Failure isolation: no shared mutable supervisor state

Supervisor state (crash count, circuit status, backoff timer) lives inside the supervisor struct, never in a global map. An agent crashing cannot corrupt the crash counter of a sibling agent. Go’s goroutine model means each supervisor runs its own select loop; panics are caught with recover() inside the agent goroutine wrapper, converted to a structured error, and handed to the supervisor through a typed channel.

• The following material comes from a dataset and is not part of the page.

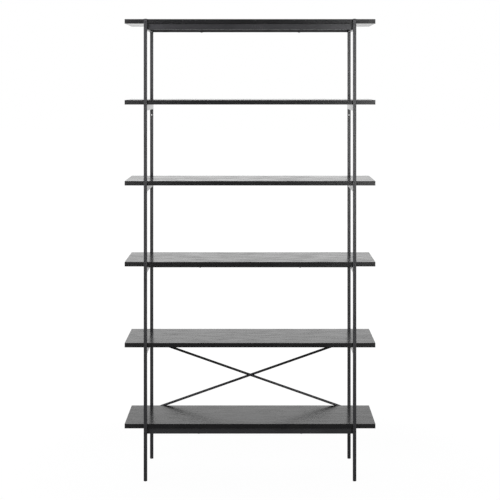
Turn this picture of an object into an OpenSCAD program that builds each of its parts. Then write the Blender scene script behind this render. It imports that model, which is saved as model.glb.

Why not just recover() everywhere?recover() catches panics but not hangs, and requires the developer to reason about partial state after each recovery. OTP inverts this: assume the agent is broken, discard its state entirely, and restart from a clean initial state. This is the “let it crash” insight: clean restarts are cheaper than safe recovery from unknown corruption.

Trade-offs Accepted

Custom Go implementation.  There is no mature OTP port for Go. The supervision primitives — supervisor struct, heartbeat channel, crash ring buffer, circuit breaker — must be written and maintained as first-party code. This is intentional: a thin, purpose-built layer is preferable to a heavyweight framework that does not match Go’s concurrency idioms.
Threshold tuning requires production data.  The crash window (60 s), crash count (5), heartbeat timeout (15 s), and backoff cap (60 s) are initial estimates. Real agent workloads may need these adjusted. The values are configurable at construction time and will be refined based on observed failure rates once the orchestrator runs real tasks.

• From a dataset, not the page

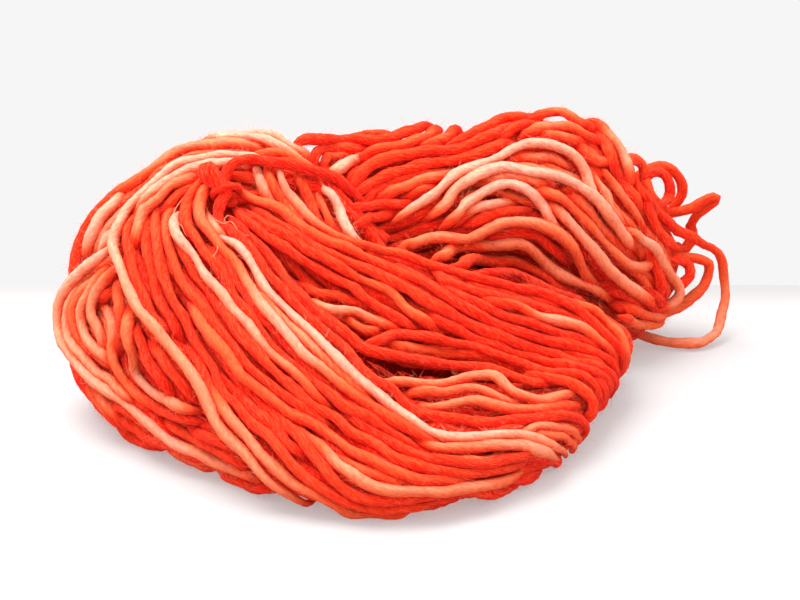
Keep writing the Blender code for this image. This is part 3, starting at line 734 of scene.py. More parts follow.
# Each has its dye along the strand, how much deeper it lies in mm, and its route in pixels.
BACK_SHOWN = {
    "far_left_outline": ((0.1, 0.05, 0.1), 0, (293, 156), (298, 147), (305, 142), (316, 141), (330, 143),
                         (345, 144), (360, 142), (375, 143), (390, 140), (405, 135), (417, 130),
                         (428, 126), (436, 130)),
    "outline_bump": ((0.15, 0.25, 0.15), 1, (346, 144), (357, 138), (368, 135), (380, 135), (391, 138),
                     (400, 143)),
    "left_loop": ((0.1, 0.2, 0.1), 1, (314, 172), (314, 160), (317, 151), (325, 147), (338, 148),
                  (355, 150), (372, 150)),
    "left_loop_inside": ((0.2, 0.35, 0.2), 1, (322, 172), (321, 162), (326, 156), (336, 154), (348, 153),
                         (362, 151)),
    "pale_glimpse": ((0.6, 0.8, 0.7, 0.3), 1, (318, 190), (327, 180), (336, 173), (347, 167), (360, 160),
                     (374, 154)),
    "rising_red": ((0.2, 0.25, 0.15), 0, (345, 192), (350, 180), (358, 170), (370, 162), (383, 153),
                   (396, 146)),
    "rising_salmon": ((0.15, 0.3, 0.3), 0.5, (352, 170), (364, 160), (378, 152), (392, 147), (408, 142),
                      (424, 138), (436, 133), (442, 132)),
    "second_bump": ((0.15, 0.3, 0.2), 0.5, (412, 155), (426, 148), (438, 142), (449, 136), (457, 132),
                    (463, 135)),
    "long_red": ((0.1, 0.15, 0.05, 0.2), -1, (348, 196), (355, 180), (366, 167), (382, 160), (400, 155),
                 (425, 152), (450, 151), (470, 146), (487, 139), (503, 133), (518, 128)),
    "top_left_outline": ((0.2, 0.1, 0.15, 0.2), 0, (440, 152), (453, 145), (466, 138), (479, 131),
                         (493, 124), (505, 120), (520, 119), (535, 119), (545, 114)),
    "top_arch": ((0.1, 0.3, 0.4, 0.3, 0.1), -1.5, (524, 123), (535, 118), (545, 113), (556, 112),
                 (565, 114), (574, 120), (585, 126), (596, 133)),
    "upper_red": ((0.1, 0.05, 0.2), 0, (348, 202), (362, 191), (378, 183), (395, 175), (415, 169),
                  (437, 165), (455, 162), (472, 156), (488, 149), (503, 143), (518, 141)),
    "middle_red": ((0.1, 0.15, 0.1), 0.5, (352, 208), (368, 195), (385, 186), (402, 179), (420, 174),
                   (440, 171), (460, 169)),
    "bright_orange": ((0.2, 0.4, 0.4, 0.5), 0, (366, 208), (381, 199), (396, 191), (412, 185), (428, 180),
                      (445, 176), (462, 171)),
    "under_orange": ((0.1, 0.3, 0.5), 0.5, (392, 205), (407, 197), (421, 190), (436, 185), (450, 180)),
    "bright_red": ((0.05, 0.02, 0.1), -0.5, (343, 216), (355, 209), (370, 206), (386, 205), (402, 204),
                   (418, 200)),
    "neck_red": ((0.05, 0.1, 0.2), 0.5, (350, 228), (365, 220), (380, 215), (396, 213), (410, 209)),
    "great_pale_arc": ((0.5, 0.8, 0.95, 0.9, 0.8, 0.85, 0.8), -2, (386, 229), (399, 219), (412, 208),
                       (426, 200), (438, 192), (449, 182), (460, 174), (475, 168), (488, 162), (500, 156),
                       (511, 149), (525, 145), (543, 144), (558, 147), (571, 152), (580, 161), (586, 172),
                       (591, 184), (597, 196), (604, 209), (612, 223), (620, 238)),
    "inner_orange_arc": ((0.5, 0.6, 0.55), 1, (500, 166), (512, 160), (527, 158), (543, 158), (557, 162),
                         (570, 169), (580, 178)),
    "second_pale_arc": ((0.6, 0.8, 0.95, 0.9, 0.8, 0.75, 0.7), -2, (420, 222), (434, 213), (445, 203),
                        (455, 191), (468, 181), (482, 173), (498, 168), (514, 168), (530, 171),
                        (548, 175), (565, 180), (580, 187), (592, 196), (603, 208), (613, 221),
                        (621, 234), (629, 246), (636, 251)),
    "under_pale_arc": ((0.6, 0.75, 0.65), 0.5, (468, 190), (485, 182), (505, 178), (525, 179), (543, 184),
                       (558, 190)),
    "third_pale_arc": ((0.5, 0.8, 0.95, 0.85, 0.6), -2, (437, 232), (448, 224), (458, 213), (467, 203),
                       (480, 195), (493, 188), (506, 184), (519, 186), (528, 193), (536, 201), (544, 210),
                       (550, 220), (555, 231), (560, 243)),
    "tucked_salmon": ((0.6, 0.8, 0.75), 0, (448, 228), (463, 217), (478, 209), (493, 204), (508, 202),
                      (522, 201)),
    "tucked_red": ((0.1, 0.2, 0.1), 1.5, (455, 232), (470, 223), (487, 216), (505, 212), (522, 210),
                   (538, 214)),
    "thick_peach": ((0.6, 0.75, 0.7, 0.65, 0.4), -1.5, (536, 198), (547, 205), (558, 212), (569, 223),
                    (581, 236), (592, 248), (603, 261), (614, 274), (627, 286), (640, 296), (652, 305)),
    "salmon_curl": ((0.5, 0.4, 0.5, 0.6, 0.5), -1, (524, 188), (540, 190), (555, 194), (568, 202),
                    (579, 213), (589, 225), (600, 238), (612, 250), (623, 260), (634, 266), (645, 266),
                    (651, 261), (651, 254)),
    "beside_curl": ((0.5, 0.6, 0.45), 0.5, (555, 186), (571, 194), (585, 206), (597, 220), (608, 234),
                    (620, 247), (633, 257)),
    "low_arc": ((0.35, 0.5, 0.55, 0.5, 0.4), -1, (395, 253), (409, 244), (424, 240), (440, 238),
                (454, 239), (467, 239), (479, 234), (491, 228), (505, 222), (520, 220), (534, 222),
                (548, 226), (559, 233), (568, 242), (575, 252), (580, 262), (586, 273), (594, 284),
                (604, 294)),
    "low_red": ((0.1, 0, 0), 3.5, (470, 246), (490, 237), (510, 234), (530, 236), (547, 243), (560, 254),
                (572, 266)),
    "long_salmon": ((0.3, 0.4, 0.55, 0.6, 0.6, 0.4), 0, (430, 264), (442, 256), (456, 249), (472, 246),
                    (490, 245), (506, 243), (520, 245), (532, 251), (542, 259), (552, 268), (563, 276),
                    (577, 282), (592, 288), (605, 296), (616, 303)),
    "valley_red": ((0.1, 0.2, 0.15), 1.5, (447, 268), (462, 264), (478, 261), (495, 261), (512, 261),
                   (527, 266), (541, 274), (553, 282), (566, 289), (580, 292)),
    # Painted shade: the dark red of this turn deep in the valley.
    "dark_below": ((-0.35, -0.4), 4, (470, 274), (495, 273), (520, 277), (542, 287), (562, 296),
                   (585, 304)),
    "outer_of_arc": ((0.5, 0.65, 0.6, 0.5), 0, (582, 164), (591, 174), (599, 186), (606, 199), (612, 212),
                     (619, 225), (627, 233)),
    "wavy_red": ((0.3, 0.45, 0.35), 0.5, (570, 148), (580, 148), (588, 155), (597, 161), (607, 162),
                 (616, 170)),
    "hole_top": ((0.2, 0.5, 0.4, 0.2), -1, (516, 143), (525, 135), (538, 129), (553, 126), (567, 127),
                 (580, 132), (593, 139), (603, 147)),
    "hole_bottom": ((0.3, 0.5, 0.4), 0, (530, 145), (543, 139), (557, 138), (571, 141), (584, 144)),
    "top_red": ((0.1, 0.1), 0.5, (486, 152), (496, 140), (506, 131), (518, 126), (532, 124)),
    "orange_edge": ((0.2, 0.4, 0.6, 0.7, 0.5, 0.2), -1.5, (583, 123), (594, 124), (604, 130), (611, 140),
                    (619, 150), (625, 161), (628, 173), (626, 184), (620, 193)),
    "inside_edge": ((0.1, 0.15, 0.1), 0, (592, 130), (602, 139), (608, 151), (613, 164), (617, 178),
                    (619, 190)),
    "right_shoulder": ((0.3, 0.4, 0.3, 0.15), -0.5, (622, 160), (633, 158), (642, 163), (646, 173),
                       (649, 186), (654, 197), (662, 207), (672, 217)),
    "shoulder_red": ((0.1, 0.1, 0.15), 0.5, (628, 172), (635, 183), (641, 195), (647, 207), (655, 219)),
    "right_orange": ((0.45, 0.6, 0.5, 0.4), 0, (592, 170), (603, 173), (612, 181), (621, 193), (630, 205),
                     (637, 217), (641, 230), (643, 241)),
    "right_red": ((0.2, 0.35, 0.2), 0.5, (612, 172), (623, 182), (633, 194), (641, 206), (648, 219)),
    "long_right_red": ((0.05, 0.15, 0.15, 0.1), -0.5, (638, 190), (645, 203), (651, 216), (657, 230),
                       (665, 241), (675, 249), (686, 252)),
    "pale_right_loop": ((0.5, 0.8, 0.7, 0.65, 0.7, 0.5), -1, (614, 228), (626, 231), (637, 236),
                        (647, 245), (656, 256), (662, 268), (669, 278), (677, 286), (679, 293),
                        (673, 301), (662, 308), (650, 312)),
    "inside_loop_red": ((0.2, 0.1), 1.5, (640, 242), (650, 253), (657, 266), (661, 279), (660, 291),
                        (652, 299)),
    "lower_right_red": ((0.3, 0.2, 0.3), 0.5, (600, 282), (612, 290), (624, 297), (637, 303), (648, 309)),
    "foot_salmon": ((0.4, 0.5, 0.5), 0, (606, 300), (620, 305), (635, 310), (648, 316), (658, 318),
                    (664, 313)),
    "foot_peach": ((0.4, 0.6, 0.5), 0.5, (618, 316), (632, 321), (645, 323), (656, 321), (664, 316)),
    "nested_loop": ((0.1, 0.05, 0.1), 0, (640, 182), (650, 174), (660, 173), (666, 179), (669, 189),
                    (667, 199), (659, 206), (648, 210)),
    "hanging_red": ((0.1, 0.05, 0.1), 1, (662, 262), (674, 259), (685, 262), (690, 269), (687, 278),
                    (679, 284), (668, 286)),
}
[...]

Jitter introduces non-determinism.  The ±20% jitter on each backoff step means restart timing is not reproducible in tests without seeding the RNG. Tests that assert on restart timing must either inject a deterministic clock or test the behavior bounds rather than exact timestamps.

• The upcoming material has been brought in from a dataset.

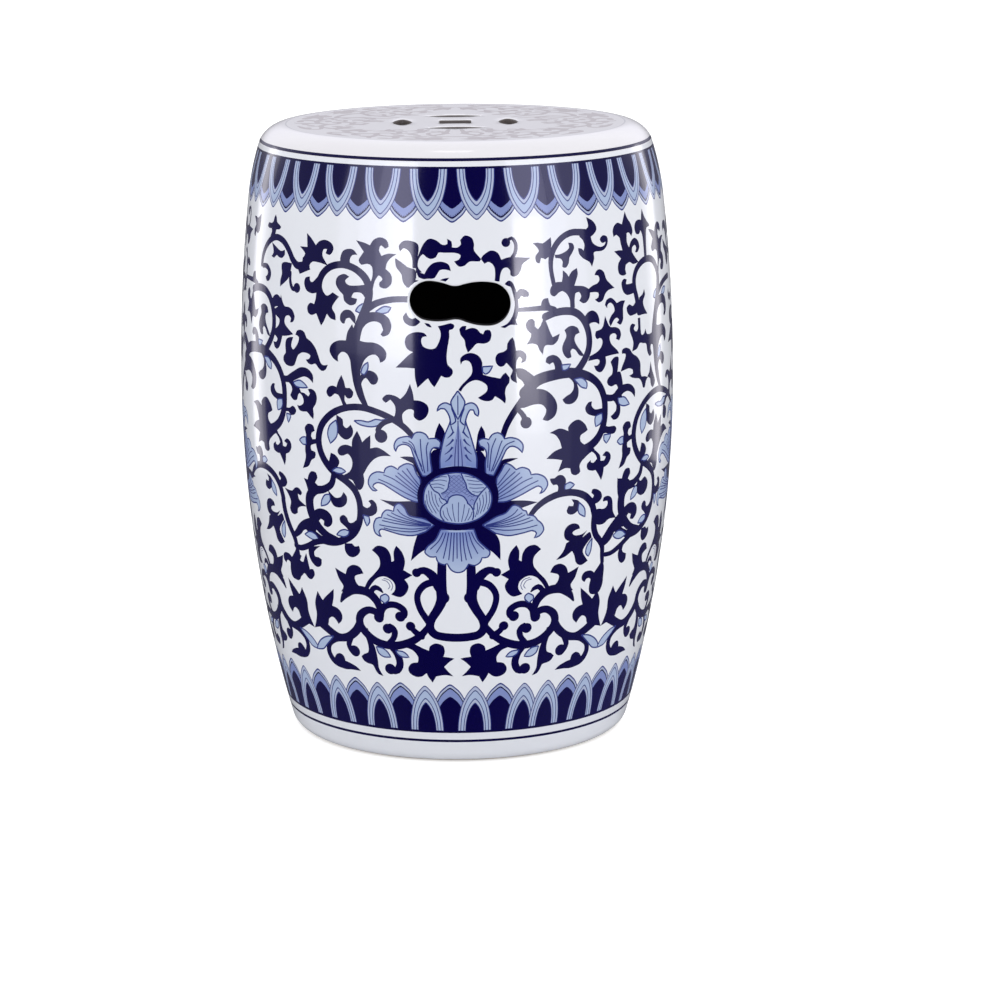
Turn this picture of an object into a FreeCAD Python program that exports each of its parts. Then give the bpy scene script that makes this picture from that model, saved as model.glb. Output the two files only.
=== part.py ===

Sentinel state requires operator action.  When a circuit opens, no automated resolution path exists by design. A human must inspect the agent, resolve the root cause, and reset the supervisor via the management API. This is a feature, not a gap — automatically reopening a circuit around a broken AI agent would mask the underlying model or prompt issue indefinitely.